Le propriétaire du grand théâtre An der Wien – où avaient été créées certaines des symphonies précédentes de Beethoven – veut imposer son chef d’orchestre, ce que Beethoven refuse. Il se reporte sur la salle, plus petite, du Kärtnertor Theater, théâtre de la cour royale de Vienne, qui accepte les conditions du compositeur et la direction de Michael Umlauf.

Mais les autorités refusent sa requête d’augmenter les tarifs habituels pour compenser l’organisation d’une soirée aussi coûteuse, avec le prix des copistes, d'un orchestre augmenté et des choristes.

À l’époque, il n’existe pas d’orchestre symphonique permanent. Cette institution ne verra le jour en Europe que plus tard au XIXe siècle, précisément pour jouer du Beethoven. Chaque grande production nécessite donc des assemblages ad hoc à partir d’orchestres de chambre élargis, incluant des semi-professionnels.

Beethoven a beau être très connu, avoir un statut culturel de demi-dieu, d’âme de la nation et recevoir les éloges des critiques, l’argent ne suit pas forcément. Nous sommes en 1824, bien avant le marketing milliardaire lié au vedettariat. Beethoven n’est pas Céline Dion.

Succès de foule, échec financier

Il n’y aura que deux ou trois répétitions avec tout l’orchestre, et nul doute que le niveau technique de cette performance a été bien inférieur à ce que nous connaissons aujourd’hui.

N’empêche que, pour la première fois de l’histoire, l’Ode à la joie retentit devant un public. Le succès est énorme et la foule applaudit frénétiquement – y compris entre les mouvements.

Le chaos initial du premier mouvement; le deuxième mouvement, sautillant et ironique; le troisième, grave et méditatif. Et finalement le clou, la symphonie dans la symphonie : le finale avec chœurs, combinaison de toutes les formes et de tous les styles – fanfare, élégie, oratorio, double fugue, thème et variations, etc. Le tout se terminant dans une envolée frénétique, prestissimo. Joie, belle étincelle des dieux!

Un tableau représentant Beethoven.

Beethoven lors d'un concert d'un quatuor à cordes, vers 1810

Photo : Getty Images / Rischgitz

Beethoven est debout à côté du chef d’orchestre et n’entend pas les applaudissements. L’une des deux solistes, Karoline Unger, le prend par les épaules et le retourne pour qu’il voie la foule en délire. Ému, Beethoven s’incline.
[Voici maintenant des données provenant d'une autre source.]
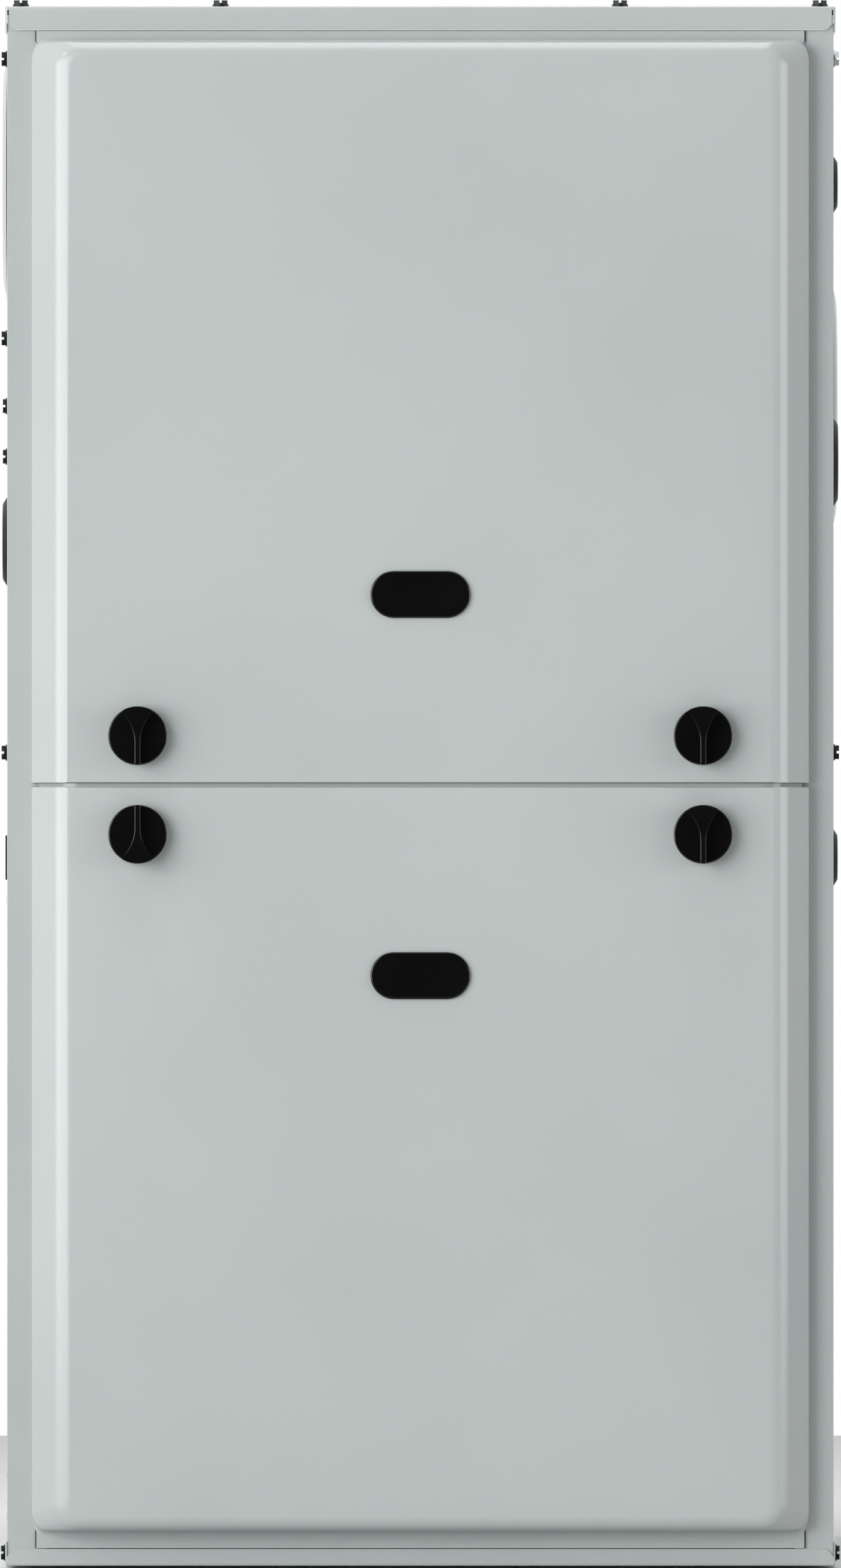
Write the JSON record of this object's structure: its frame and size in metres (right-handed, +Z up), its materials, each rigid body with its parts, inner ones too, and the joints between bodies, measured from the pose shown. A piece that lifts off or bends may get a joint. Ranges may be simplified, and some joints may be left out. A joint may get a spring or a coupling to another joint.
{
  "type": "forced air gas furnace",
  "caption": "Upflow forced air gas furnace in a pale grey steel casing with two pillow shaped doors, black turn knobs and sight windows.",
  "frame": {"origin": "centre of the casing's footprint, on the surface it stands on", "axes": "+X to the right seen from the front, +Y from the doors towards the back, +Z up"},
  "size_m": [0.451, 0.7476, 0.8424],
  "materials": {
    "coat": "satin powder coat",
    "galvanised_sheet": "spangled zinc",
    "gloss_black_plastic": "polished moulding",
    "dark_plastic": "moulded",
    "black_steel": "black coated steel",
    "stainless_sheet": "mill finish",
    "fin_aluminium": "plain fins",
    "aluminised_tube": "aluminised",
    "cast_aluminium": "as cast",
    "insulation": "glass fibre mat with foil",
    "circuit_board": "coated board",
    "ceramic": "fired",
    "clear_vinyl": "soft vinyl",
    "vent_plastic": "plastic pipe",
    "red_plastic": "moulded"
  },
  "bodies": {
    "cabinet": {"cabinet_wrapper": "coat", "top_cap": "coat", "base_pan": "coat", "bottom_closure_panel": "galvanised_sheet", "centre_rail": "galvanised_sheet", "blower_deck": "galvanised_sheet", "vestibule_panel": "galvanised_sheet", "left_vent_cover": "coat", "right_vent_cover": "coat", "left_gas_plug": "gloss_black_plastic", "right_gas_plug": "gloss_black_plastic", "right_conduit_plug": "gloss_black_plastic", "right_wiring_plug": "gloss_black_plastic", "left_drain_grommet": "gloss_black_plastic", "top_screw_1": "black_steel", "top_screw_2": "black_steel", "top_screw_3": "black_steel", "top_screw_4": "black_steel", "burner_box": "galvanised_sheet", "burner_left": "aluminised_tube", "burner_middle": "aluminised_tube", "burner_right": "aluminised_tube", "gas_manifold": "black_steel", "gas_valve": "cast_aluminium", "igniter": "ceramic", "flame_sensor": "ceramic", "rollout_switch": "dark_plastic", "exchanger_tube_left": "aluminised_tube", "exchanger_tube_middle": "aluminised_tube", "exchanger_tube_right": "aluminised_tube", "coupling_box": "stainless_sheet", "secondary_coil": "fin_aluminium", "collector_box": "dark_plastic", "inducer_housing": "dark_plastic", "inducer_motor": "black_steel", "vent_pipe": "vent_plastic", "pressure_switch": "dark_plastic", "pressure_tube": "clear_vinyl", "condensate_trap": "dark_plastic", "drain_hose": "clear_vinyl", "blower_housing": "galvanised_sheet", "blower_motor": "black_steel", "motor_mount": "galvanised_sheet", "control_board": "circuit_board", "transformer": "black_steel", "door_switch": "dark_plastic"},
    "upper_door": {"upper_door_panel": "coat", "upper_door_liner": "insulation", "upper_sight_window": "gloss_black_plastic"},
    "lower_door": {"lower_door_panel": "coat", "lower_sight_window": "gloss_black_plastic"},
    "upper_left_knob": {"upper_left_knob": "gloss_black_plastic"},
    "upper_right_knob": {"upper_right_knob": "gloss_black_plastic"},
    "lower_left_knob": {"lower_left_knob": "gloss_black_plastic"},
    "lower_right_knob": {"lower_right_knob": "gloss_black_plastic"},
    "blower_wheel": {"blower_wheel": "galvanised_sheet"},
    "inducer_wheel": {"inducer_wheel": "galvanised_sheet"},
    "gas_valve_switch": {"gas_valve_switch": "red_plastic"},
    "rollout_reset": {"rollout_reset_button": "red_plastic"},
    "door_switch_plunger": {"door_switch_plunger": "clear_vinyl"}
  },
  "joints": [
    {"name": "upper_door_slide", "type": "slide", "parent": "cabinet", "child": "upper_door", "axis": [0, -1, 0], "range_m": [0, 0.4]},
    {"name": "lower_door_slide", "type": "slide", "parent": "cabinet", "child": "lower_door", "axis": [0, -1, 0], "range_m": [0, 0.4]},
    {"name": "upper_left_knob_turn", "type": "hinge", "parent": "upper_door", "child": "upper_left_knob", "pos_m": [-0.1517, -0.3771, 0.44715], "axis": [0, 1, 0], "range_deg": [0, 90]},
    {"name": "lower_left_knob_turn", "type": "hinge", "parent": "lower_door", "child": "lower_left_knob", "pos_m": [-0.1517, -0.3771, 0.39425], "axis": [0, 1, 0], "range_deg": [0, 90]},
    {"name": "upper_right_knob_turn", "type": "hinge", "parent": "upper_door", "child": "upper_right_knob", "pos_m": [0.1517, -0.3771, 0.44715], "axis": [0, 1, 0], "range_deg": [0, 90]},
    {"name": "lower_right_knob_turn", "type": "hinge", "parent": "lower_door", "child": "lower_right_knob", "pos_m": [0.1517, -0.3771, 0.39425], "axis": [0, 1, 0], "range_deg": [0, 90]},
    {"name": "blower_wheel_spin", "type": "hinge", "parent": "cabinet", "child": "blower_wheel", "pos_m": [0, -0.03, 0.202], "axis": [1, 0, 0], "continuous": true},
    {"name": "inducer_wheel_spin", "type": "hinge", "parent": "cabinet", "child": "inducer_wheel", "pos_m": [0.13, -0.2188, 0.54], "axis": [0, 1, 0], "continuous": true},
    {"name": "gas_valve_switch_rock", "type": "hinge", "parent": "cabinet", "child": "gas_valve_switch", "pos_m": [-0.1778, -0.3395, 0.676], "axis": [1, 0, 0], "range_deg": [0, 20]},
    {"name": "rollout_reset_press", "type": "slide", "parent": "cabinet", "child": "rollout_reset", "axis": [0, 0, -1], "range_m": [0, 0.002], "stiffness_N_per_m": 200},
    {"name": "door_switch_press", "type": "slide", "parent": "cabinet", "child": "door_switch_plunger", "axis": [0, 1, 0], "range_m": [0, 0.003], "stiffness_N_per_m": 200}
  ]
}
Mais l’épilogue de la soirée est franchement triste. Les comptes sont rapidement faits et il reste au compositeur, tous frais soustraits, 120 florins, l’équivalent de deux ou trois mois de loyer.

Beethoven est abasourdi. Il vient de consacrer un an et demi de sa vie à écrire un immense chef-d’œuvre pour les siècles à venir. Une reprise du concert, le 23 mai, perdra même de l’argent. Au repas qui suit cette prestation, Beethoven explose et accuse tout le monde à table de l’avoir arnaqué.

Dans sa remarquable biographie succincte publiée en 2010 (Beethoven, Folio-Biographies), Bernard Fauconnier décrit la scène : Schindler [le secrétaire ad hoc de Beethoven] s’en va, puis la table se vide. Beethoven finit le dîner seul, avec Karl [son neveu]. Ainsi naquit douloureusement, dans l’amertume et la discorde, l’œuvre musicale la plus célèbre du monde, qui chante la fraternité de tous les hommes.

Une postérité immense

Des livres entiers ont été consacrés à l’immense postérité de la Neuvième Symphonie. Même si leurs œuvres ont également défié le temps, Bach et Mozart, avant lui, écrivaient essentiellement pour des occasions, pour l’immédiat, et le plus souvent sur commande. Beethoven, lui, ne s’était presque jamais laissé imposer de délais de production. Il écrivait sur ses impulsions intérieures, poussé par le principe de nécessité et avec des ambitions célestes.

La Neuvième est le symbole de l’appartenance à une même communauté spirituelle, écrit André Boucourechliev, auteur d’une biographie parue en 1963.

Vous ne savez pas quelles sensations nous, les compositeurs, éprouvons lorsque nous entendons derrière nous les lourds pas d’un géant comme Beethoven, dira Johannes Brahms, parfois considéré comme l’héritier symphonique du grand sourd.

En 1849 en Allemagne, l’anarchiste russe Mikhaïl Bakounine – qui voulait faire table rase du passé – entendit la Neuvième dirigée par Richard Wagner. Après l’audition, il s’écrie : Il y a une chose, une seule, qui mérite d’être sauvée des ruines du vieux monde : cette symphonie.

Comme les grands révolutionnaires français, Beethoven était persuadé qu’il travaillait pour la postérité. Il arrivait souvent que des musiciens se plaignent des difficultés de sa musique. Il leur répondait : Ne vous en faites pas, c’est de la musique pour l’avenir.